So nobody should care about the damned emails. Clintons misdeed should be an internal agency matter, with procedures fixed in the future. In terms of its significance to human wellbeing, the issue is just as trivial as Bernie Sanders says it is. Clinton is right about overclassification, and its a just a shame she only became interested in the problem when it began to threaten her personally.

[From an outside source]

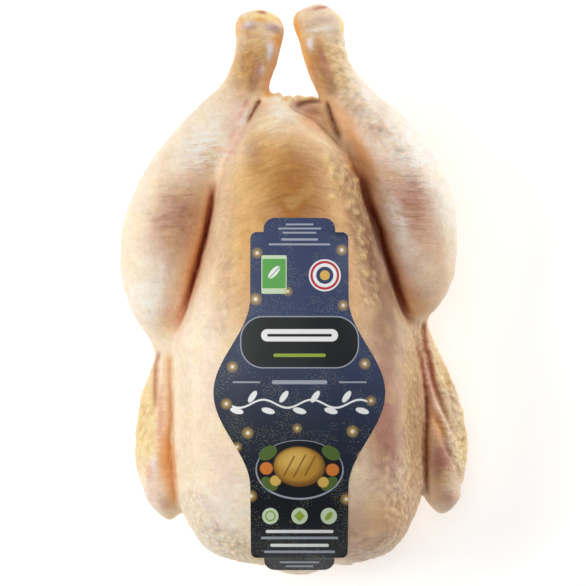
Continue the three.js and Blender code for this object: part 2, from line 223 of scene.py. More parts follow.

Yet now we have created a legal structure in which the mishandling of totally harmless classified information is treated akin to terrorism, unless Clinton is treated as being at serious risk of prosecution, we essentially acknowledge the nonexistence of the rule of law. There are two possibilities here: either we trust the Obama administration to treat this case like any other, in which case (given the governments paranoia, liberal deployment of the Espionage Act, and history of other excessive prosecutions) Clinton has a massive looming liability and nominating her would be a massive gamble. Or we believe that, while the government will eagerly make mountains out of molehills for minor Naval reservists, Hillary Clinton will receive the benefit of the doubt due to the political necessity of ensuring she becomes the Democratic nominee and keeps Trump out of the White House. And that would require us to accept some very troubling conclusions about the politicized nature of the American justice system.
In a world where we expected the law to be equally applied to all, Democrats should be panicking right now over the status of the investigations against Clinton and the Clinton campaigns troubling responses. The Washington Post has documented numerous misstatements and evasions made by Clinton around the emails, concluding that it appears Clinton often used highly technical language to obscure the salient fact that her private email setup was highly unusual and flouted existing regulations. All of this should be making Democrats panic, and sending them scrambling to find a non-indictable nominee.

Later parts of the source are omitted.